Now, all that can be seen is a vast sandy stretch littered with metal scrap from ships that are being taken apart by hundreds of men and children.

In the past three decades, Sitakunda has become one of the world's largest ship-breaking centers. Some 70 to 80 big ships are dismantled every year in 55 separate places along the 29-km-long shore.

But it is also one of the most exploitative workplaces in the world, say rights groups. Environmental activists say the ship-breaking industry is exposing workers to serious health hazards, besides polluting the coastal ecosystem.

From dawn to dusk, thousands of workers, many of them as young as ten, are said to work in conditions resembling slavery.

The workers are exposed to physical injury from accidents, and many have died. The entire area is strewn with broken glass, steel spikes, sharp-edged iron sheets and piles of metal scrap.

Workers can be seen carrying heavy iron sheets on their shoulders. According to rights groups, at least 18 to 20 workers are injured every day, yet no medical facilities are provided by the employers.

Eighteen workers died in two explosions in May and June in an oil tanker they were dismantling. However, the unofficial death toll was said to be at least 40.

Rights groups allege that the employers hide the bodies of those killed in accidents to avoid paying compensation. In the few cases when compensation was paid, it was a mere $200 to $300, they say.

According to some government officials who did not want to be identified, about 400 workers have been killed in accidents at the site in the last 21 years.

About 3,000 people have been injured during this period. Many of the injured workers were seriously disabled, going blind or losing a limb, following explosions on the ships.

The injured workers are usually fired without compensation, rights groups allege. In most cases, the mishaps have been caused by explosions due to gas and oil residues in the ships.


Adult workers are paid $2 a day
Many of the ships are old oil tankers and the blasts are caused when workers attempt to cut open such ships with blowtorches.

Some of the workers told a team of visiting journalists that they toiled for between 10 to 12 hours every day. Adult workers are paid $2 a day, while children are paid about 60 cents, they said.

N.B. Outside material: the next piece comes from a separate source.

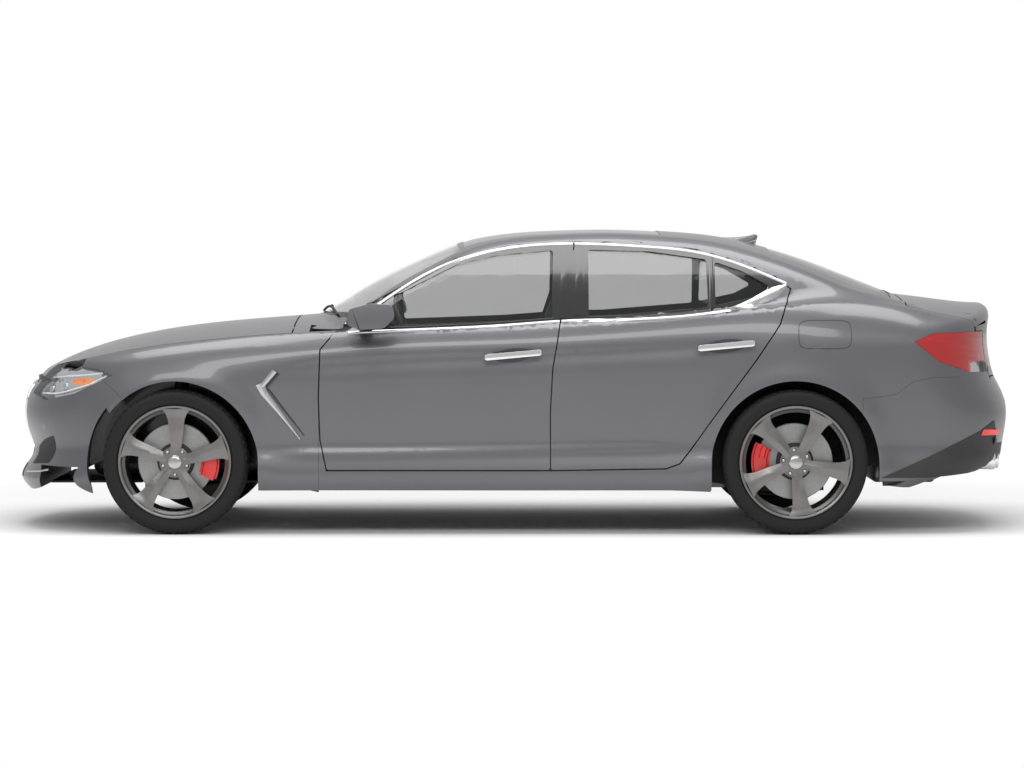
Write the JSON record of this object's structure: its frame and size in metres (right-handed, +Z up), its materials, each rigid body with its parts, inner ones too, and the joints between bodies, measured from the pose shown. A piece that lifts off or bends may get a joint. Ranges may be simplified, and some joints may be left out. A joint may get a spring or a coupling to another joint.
{
  "type": "sports sedan",
  "caption": "Four-door sports sedan with a long hood, panoramic glass roof, short rear deck, open wheel wells, hollow cabin, opening doors, hood and trunk lid, and steered wheels.",
  "frame": {"origin": "on the ground under the body's centre, midway between nose and tail", "axes": "+X to the tail, +Z up, -Y the car's left side; the nose looks to -X"},
  "size_m": [4.682, 2.104, 1.3959],
  "materials": {
    "body_paint": "grey metallic, gloss clear coat",
    "structure_paint": "dark satin primer",
    "glass": "tinted safety glass",
    "lamp_clear": "clear lamp cover",
    "lamp_red": "red lamp cover",
    "black_plastic": "gloss black trim",
    "grey_plastic": "grained dark plastic",
    "chrome": "bright trim",
    "wheel_alloy": "dark grey alloy with machined edges",
    "tyre": "black rubber",
    "running_gear": "dark castings and arms",
    "engine": "plain block for the engine and gearbox",
    "exhaust_steel": "dull stainless steel",
    "seat_leather": "black perforated leather",
    "cabin_trim": "soft grained black trim"
  },
  "bodies": {
    "chassis": {"body_glass": "glass", "body_shell": "body_paint", "dashboard": "cabin_trim", "diffuser": "grey_plastic", "engine_block": "engine", "exhaust": "exhaust_steel", "front_axle": "running_gear", "front_bumper": "body_paint", "front_fenders": "body_paint", "front_seats": "seat_leather", "grille": "black_plastic", "headlamps": "lamp_clear", "rear_axle": "running_gear", "rear_bumper": "body_paint", "rear_seat": "seat_leather", "tail_lamps": "lamp_red", "undertray": "grey_plastic"},
    "hood": {"hood": "body_paint"},
    "trunk_lid": {"trunk_lid": "body_paint", "lid_lamps": "lamp_red"},
    "front_door_left": {"front_door_left": "body_paint", "front_glass_left": "glass", "front_handle_left": "chrome", "mirror_left": "body_paint"},
    "front_door_right": {"front_door_right": "body_paint", "front_glass_right": "glass", "front_handle_right": "chrome", "mirror_right": "body_paint"},
    "rear_door_left": {"rear_door_left": "body_paint", "rear_glass_left": "glass", "rear_handle_left": "chrome"},
    "rear_door_right": {"rear_door_right": "body_paint", "rear_glass_right": "glass", "rear_handle_right": "chrome"},
    "knuckle_left": {"front_knuckle_left": "running_gear"},
    "knuckle_right": {"front_knuckle_right": "running_gear"},
    "wheel_front_left": {"tyre_front_left": "tyre", "rim_front_left": "wheel_alloy"},
    "wheel_front_right": {"tyre_front_right": "tyre", "rim_front_right": "wheel_alloy"},
    "wheel_rear_left": {"tyre_rear_left": "tyre", "rim_rear_left": "wheel_alloy"},
    "wheel_rear_right": {"tyre_rear_right": "tyre", "rim_rear_right": "wheel_alloy"},
    "steering_wheel": {"steering_wheel": "cabin_trim"}
  },
  "joints": [
    {"name": "steer_left", "type": "hinge", "parent": "chassis", "child": "knuckle_left", "pos_m": [-1.54, -0.7375, 0.331], "axis": [0, 0, 1], "range_deg": [-32, 32]},
    {"name": "steer_right", "type": "hinge", "parent": "chassis", "child": "knuckle_right", "pos_m": [-1.54, 0.7375, 0.331], "axis": [0, 0, 1], "range_deg": [-32, 32]},
    {"name": "spin_front_left", "type": "hinge", "parent": "knuckle_left", "child": "wheel_front_left", "pos_m": [-1.54, -0.7975, 0.331], "axis": [0, 1, 0], "continuous": true},
    {"name": "spin_front_right", "type": "hinge", "parent": "knuckle_right", "child": "wheel_front_right", "pos_m": [-1.54, 0.7975, 0.331], "axis": [0, 1, 0], "continuous": true},
    {"name": "spin_rear_left", "type": "hinge", "parent": "chassis", "child": "wheel_rear_left", "pos_m": [1.295, -0.802, 0.331], "axis": [0, 1, 0], "continuous": true},
    {"name": "spin_rear_right", "type": "hinge", "parent": "chassis", "child": "wheel_rear_right", "pos_m": [1.295, 0.802, 0.331], "axis": [0, 1, 0], "continuous": true},
    {"name": "open_front_left", "type": "hinge", "parent": "chassis", "child": "front_door_left", "pos_m": [-0.889, -0.906, 0.6], "axis": [0, 0, -1], "range_deg": [0, 66]},
    {"name": "open_front_right", "type": "hinge", "parent": "chassis", "child": "front_door_right", "pos_m": [-0.889, 0.906, 0.6], "axis": [0, 0, 1], "range_deg": [0, 66]},
    {"name": "open_rear_left", "type": "hinge", "parent": "chassis", "child": "rear_door_left", "pos_m": [0.17, -0.912, 0.6], "axis": [0, 0, -1], "range_deg": [0, 64]},
    {"name": "open_rear_right", "type": "hinge", "parent": "chassis", "child": "rear_door_right", "pos_m": [0.17, 0.912, 0.6], "axis": [0, 0, 1], "range_deg": [0, 64]},
    {"name": "open_hood", "type": "hinge", "parent": "chassis", "child": "hood", "pos_m": [-1.008, 0, 0.988], "axis": [0, 1, 0], "range_deg": [0, 52]},
    {"name": "open_trunk", "type": "hinge", "parent": "chassis", "child": "trunk_lid", "pos_m": [1.814, 0, 1.098], "axis": [0, -1, 0], "range_deg": [0, 78]},
    {"name": "turn_steering_wheel", "type": "hinge", "parent": "chassis", "child": "steering_wheel", "pos_m": [-0.49, -0.37, 0.9004], "axis": [0.922, 0, 0.3872], "range_deg": [-460, 460]}
  ],
  "couplings": [
    {"joint": "steer_right", "follows": "steer_left", "ratio": 1},
    {"joint": "turn_steering_wheel", "follows": "steer_left", "ratio": 14}
  ]
}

The Bangladesh Environmental Lawyers Association (BELA) has served legal notices on the Ministry of Environment and other concerned government departments for not enforcing basic health and environmental safeguards in Sitakunda.

"The nation has observed with great shock and dismay that the concerned statutory bodies showed negligence, leniency and inaction in fulfilling their legal obligations," said a BELA statement.

The international environmental group Greenpeace has also accused the Bangladeshi government of negligence in protecting ship-breaking industry workers.

"Foreign ship owners and Bangladeshi ship-breakers are party to the crime of sacrificing the lives of workers for their personal profits," said Greenpeace activist Nityanand Jayaramaman.

Activists say the export of ships as scrap to Bangladesh without removing hazardous substances is equal to waste dumping by rich nations in poor nations.

Environmental scientist Yusuf Sharif Ahmed Khan blames the Bangladeshi government for not regulating the import of old ships for scrapping.

In the 1990s, India, Pakistan and Bangladesh emerged as the hub of the ship-breaking industry. The industry generates more than $500 million annually in Bangladesh, with the government earning $90 million annually in revenue from ship-breakers.

"The government will have to apply the 'polluter pays' principle and ensure that ship owners and operators are held financially liable for the safety of the workers," said Khan.